4. Conclusion and Evaluation

The history of clothing begins 170,000 years ago. But the moment in time when fashion began and superseded functional clothing is harder to pinpoint. Wearing clothing to protect ourselves from the elements was a critical step in our evolution. Clothing was necessary for our physical survival. But fashion- the dressing of our bodies for ornamentation, status, identity, pleasure- satisfies deeper and more complex emotions. Even when we were naked we had a deep need for ornamentation, to “dress” our bodies; to enhance our sexual attractiveness; to give us an identity.  In primitive societies they used clothing, decoration and makeup as a means of creating binding social structures, and fashion codes and symbolic meanings were born from these early constructs. 

What this report has attempted to show is that these urges to dress our bodies for complex purposes led inevitably to the creation and supremacy of a fashion paradigm. The origins of the fashion industry are to be found in ancient civilizations where satisfying the needs of the ruling elites led to the employment of a small army of artisans and craftsmen. As technologies improved and trade expanded the rich and powerful could enjoy the finest clothing that befitted their rank and status Whole economies were powered by the desires of a privileged few.

These elites were also trendsetters. They were the arbiters of taste, but following them required wealth and leisure. For the majority clothing continued to be functional. We have to wait until the middle of the 20th century, when fashionable clothing became affordable for a rising middle class in both Europe and America, to see the first signs of the democratisation of fashion. Haute couture, as we saw, found a market earlier among the wealthy in Europe and the US and catered for that desire for exclusivity which always motivates those who dress for status and recognition.

What the paradigm of fashion has shown is that clothes are loaded with symbolic meaning both for the wearer and society at large. Fashion appeals to our emotional needs: for self-expression; for social acceptance; for sexual attractiveness; for identity and recognition. The 20th century was the period which saw the democratisation of fashion, the empowerment of women and their right to dress as they would like.  An interesting story within the overarching history of clothing and fashion is the profound influence of men in determining what girls and women could wear. Men´s changing notions of female sexual attractiveness and moral prescriptions of what constituted modesty, determined how women dressed regardless of rank or status. This largely ended when women entered the workplace, earned their own income and became the key market for the fashion industry.

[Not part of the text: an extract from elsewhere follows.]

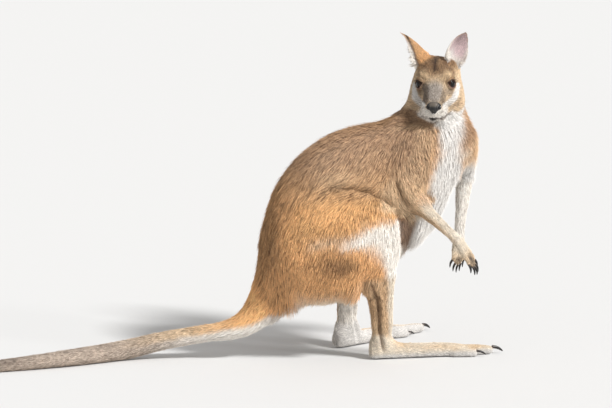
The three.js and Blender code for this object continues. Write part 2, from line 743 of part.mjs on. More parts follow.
// legs
for (const [name, l] of [["right", rightLeg], ["left", leftLeg]]) {
  const group = sideGroups[name].leg;
  const { foot, side, heading } = l;
  const between = (from, to, along, drop) => foot(...from.map((c, k) => mix(c, to[k], k < 2 ? along : drop)));
  const toe = (from, to, big, small) => {
    const middle = mix(big, small, 0.4);
    return new Limb([
      [foot(...from), heading, big, big * 0.86, from[2] + SOLE_SINK],
      [between(from, to, 0.6, 0.4), heading, middle, middle * 0.9, mix(from[2], to[2], 0.4) + SOLE_SINK],
      [foot(...to), heading, small, small * 0.86, to[2] + SOLE_SINK],
    ]);
  };
  const claw = (from, to, thick) =>
    new Limb([
      [foot(...from), heading, thick * 0.9, thick, thick * 0.8],
      [between(from, to, 0.55, 0.3), heading, thick * 0.75, thick * 0.8, thick * 0.7],
      [foot(...to), heading, 0.8, 0.7, 0.7],
    ]);
  const end = FOOT_LENGTH - 8;
  const claws = {
    big: [claw([end + 2, 0, 11], [end + 23, 0, 4], 4.6), "big"],
    outer: [claw([186, 18.2, 9], [202, 20, 3.5], 3.3), "outer"],
    grooming_1: [claw([166, -13.2, 8.5], [179, -12.5, 4], 2.1), "grooming"],
    grooming_2: [claw([166, -18, 8.5], [178, -19, 4], 2.1), "grooming"],
  };
  // each toe is set into the foot and clear of the toe before it
  const toes = {
    big: [toe([160, 0, 11], [end, 0, 9], 10.5, 8), 8, 2],
    outer: [toe([148, 12, 9], [184, 18, 7.5], 7.6, 5.8), 7, 2],
    grooming: [toe([143, -11.5, 9], [165, -15.5, 7.5], 6.4, 5.2), 7, 2],
  };
  const shape = ([limb, sides, rings], grow) => loft(limb, sides, rings, grow);
  const taken = [];
  for (const [toeName, spec] of Object.entries(toes)) {
    let solid = shape(spec, 0).subtract(floor);
    for (const other of taken) solid = solid.subtract(other);
    add(group, `toe_${toeName}_${name}`, solid, FUR.pale);
    taken.push(shape(spec, GAP));
  }
  for (const [clawName, [limb, toeName]] of Object.entries(claws)) {
    const horn = loft(limb, 4, 2).subtract(shape(toes[toeName], GAP)).subtract(floor);
    add(group, `claw_${clawName}_${name}`, horn, HORN, FINISH.horn);
  }
  const footBox = slab(foot(-30, 0, 8), foot(240, 0, 8), 60, 38);
  const soleAxis = new Limb([
    [foot(3, 1, 14), heading, 9, 9, 9],
    [foot(60, 0, 13), heading, 9, 9, 9],
    [foot(165, 0, 11), heading, 9, 9, 9],
  ]);
  const footBody = tube(soleAxis, surface, { sides: 12, rings: 8, limit: 48 });
  part(group, `foot_${name}`, footBody, footBox, FUR.pale, taken);

  const shankAxis = new Limb([
    [foot(l.ankle + 1, 4, 36), heading, 9, 9, 9],
    [foot(l.ankle, 4, 110), heading, 9, 9, 9],
    [foot(l.ankle, 8, 184), heading, 9, 9, 9],
  ]);
  const shankBox = slab(foot(l.ankle, 4, 20), foot(l.ankle, 4, 150), 54, 48);
  const shankBody = tube(shankAxis, surface, { sides: 14, rings: 8, limit: 52 });
  part(group, `shank_${name}`, shankBody, shankBox, side < 0 ? FUR.tan : FUR.white);

  // the thigh is parted from the trunk a little way in from its outer face
  const thighBox = slab([-185, side * 128, 190], [75, side * 126, 190], 62, 95);
  const region = { centre: [-45, side * 84, 195], frame: upright, half: [145, 60, 125], cell: [25, 20, 25] };
  part(group, `thigh_${name}`, skin(region), thighBox, FUR.tan);
}

// tail, in four lengths
const tailEnds = [
  [-160, 5, 98],
  [-266, 22, 43],
  [-403, 44, 16.5],
  [-556, 6, 12],
  [-800, -18, 6],
];
const tailTube = (from, to, rings, sides) => tube(tail, surface, { sides, rings, from, to, limit: 75 });
const tailTip = new Limb(
  [
    [tail.ring(1).at, 180, 6.5, 6.2, 6.5],
    [[-748, -15, 3.4], 180, 5, 4.8, 5],
  ],
  3,
);
const tailBodies = [
  tailTube(0, 0.26, 7, 18),
  tailTube(0.2, 0.48, 7, 12),
  tailTube(0.42, 0.7, 7, 12),
  tailTube(0.64, 1, 7, 10).add(loft(tailTip, 8, 1)),
];
for (let i = 0; i < 4; i++) {
  const [near, end] = [tailEnds[i], tailEnds[i + 1]];
  const start = i ? near.map((c, k) => mix(c, end[k], -0.2)) : near;
  const cutter = slab(start, end, 70, i ? 70 : 62);
  part(tailGroup, `tail_${i + 1}`, tailBodies[i], cutter, FUR.tail);
}

const trunkRegion = { centre: [-20, 0, 250], frame: upright, half: [200, 150, 200], cell: [27, 27, 27] };
part(bodyGroup, "trunk", skin(trunkRegion), null, FUR.tan);

// the origin is the middle of the outline, on the floor
const outline = new THREE.Box3().setFromObject(object);
const origin = outline.getCenter(new THREE.Vector3()).setZ(0);
for (const group of object.children) group.position.sub(origin);

export default object;
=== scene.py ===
"""The looks of a life-size agile wallaby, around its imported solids.

One skin stands for all the solids of flesh. It lies inside them by the depth of the coat, and the coat is
many small solid tufts over it that follow the lie of the hair. Metres, +Z up, in the part's own frame;
places on the body are in millimetres from the floor between the heels, and places on the head in
millimetres ahead of, left of and above the middle of the skull.
"""

import itertools
import math

import bmesh
import bpy
import numpy as np
from mathutils import Matrix, Vector
from mathutils.bvhtree import BVHTree
from mathutils.kdtree import KDTree


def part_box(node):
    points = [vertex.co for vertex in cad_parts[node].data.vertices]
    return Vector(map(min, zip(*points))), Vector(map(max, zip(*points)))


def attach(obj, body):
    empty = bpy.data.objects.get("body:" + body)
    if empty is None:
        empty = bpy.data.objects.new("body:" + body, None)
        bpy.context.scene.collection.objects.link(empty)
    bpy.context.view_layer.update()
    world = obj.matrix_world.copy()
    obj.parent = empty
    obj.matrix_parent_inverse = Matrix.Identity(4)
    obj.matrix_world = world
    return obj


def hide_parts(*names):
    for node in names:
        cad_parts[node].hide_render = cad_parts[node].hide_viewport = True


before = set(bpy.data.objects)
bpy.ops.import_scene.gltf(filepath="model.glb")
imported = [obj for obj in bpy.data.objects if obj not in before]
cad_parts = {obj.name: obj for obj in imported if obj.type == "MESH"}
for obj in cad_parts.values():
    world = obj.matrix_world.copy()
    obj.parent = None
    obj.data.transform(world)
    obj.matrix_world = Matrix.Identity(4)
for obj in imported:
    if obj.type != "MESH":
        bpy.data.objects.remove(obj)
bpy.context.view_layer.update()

# ---- driving values
MM = 0.001
BETWEEN_HEELS = np.array([0.2571, -0.0083, 0.0])
HEAD_HEADING = math.radians(-109)
HEAD_PITCH = math.radians(18)
EYE_PLACE = (67.0, 21.5, 6.0)
VOXEL = 1.7 * MM
CUT_CLOSING = 0.5 * MM
SKIN_TRIANGLES = 112_000  # before the face and the folds are made finer
COAT_TUFTS = 228_000  # the most there may be; spacing the roots leaves about 199,000

FLESH = [n for n in sorted(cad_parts) if not n.startswith(("eye", "claw", "nose"))]

# For each part: smoothing of the skin in rounds, depth of the coat, length and width of a tuft in mm,
# and how thick the tufts stand compared with the trunk.
COAT = dict(
    head=(8, 1.7, 6.5, 0.85, 2.6),
    ear=(5, 0.5, 3.6, 0.6, 2.4),
    neck=(40, 4.5, 17.0, 1.15, 1.2),
    trunk=(80, 5.5, 18.5, 1.2, 1.0),
    thigh=(70, 4.5, 14.5, 1.15, 1.1),
    shank=(24, 2.6, 11.0, 1.0, 1.4),
    foot=(10, 1.3, 6.5, 0.85, 1.9),
    toe=(5, 0.9, 4.0, 0.7, 2.0),
    upper_arm=(40, 4.0, 15.0, 1.15, 1.15),
    forearm=(16, 2.2, 10.0, 0.95, 1.5),
    hand=(4, 0.9, 4.5, 0.7, 2.2),
    tail_1=(30, 3.4, 12.0, 1.1, 1.1),
    tail_2=(24, 2.2, 8.5, 0.9, 1.3),
    tail_3=(20, 1.9, 8.0, 0.85, 1.3),
    tail_4=(12, 1.6, 8.5, 0.85, 1.4),
)


# ---- small helpers
def unit(v):
    """Directions of vectors, as vectors of length 1."""
    return v / np.maximum(np.linalg.norm(v, axis=-1, keepdims=True), 1e-12)


def ramp(x, low, high):
    """0 below low, 1 above high and smooth between; low may be the larger."""
    t = np.clip((x - low) / (high - low), 0, 1)
    return t * t * (3 - 2 * t)


def between(a, b, t):
    """Numbers from a to b by the share t."""
    return a + (b - a) * t


def mix(a, b, t):
    """Colours or places from a to b by the share t at each."""
    return a + (b - a) * np.asarray(t)[..., None]


def layered(color, *layers):
    """A colour under layers of paint, each given as its colour and how much of it shows."""
    for over, share in layers:
        color = mix(color, over, share)
    return color


def bell(x, width):
    """1 at 0, fading on both sides over width."""
    return np.exp(-((x / width) ** 2))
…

In the 21st century fashion is now a major global industry, affecting the lives of the millions who work in it or the consumers who buy it. The industry permeates every aspect of our working lives and leisure time. This has both positive and negative consequences. For the majority being fashionable is now possible due to the ready availability of cheap, ready to wear clothing. For the environment and developing countries the picture is mixed. Producing cheap fashion has had a major impact on developing countries´ natural resources; the working conditions of textile and garment workers have also been a major concern.

Clothes have always told an important story about our evolution, civilisations and cultures. Clothes have revealed our past selves, in the same way the arts have. We should value this history for what it tells us about ourselves and times.  In our age the fashion industry reigns supreme. The paradigm of fashion is the winner for the foreseeable future.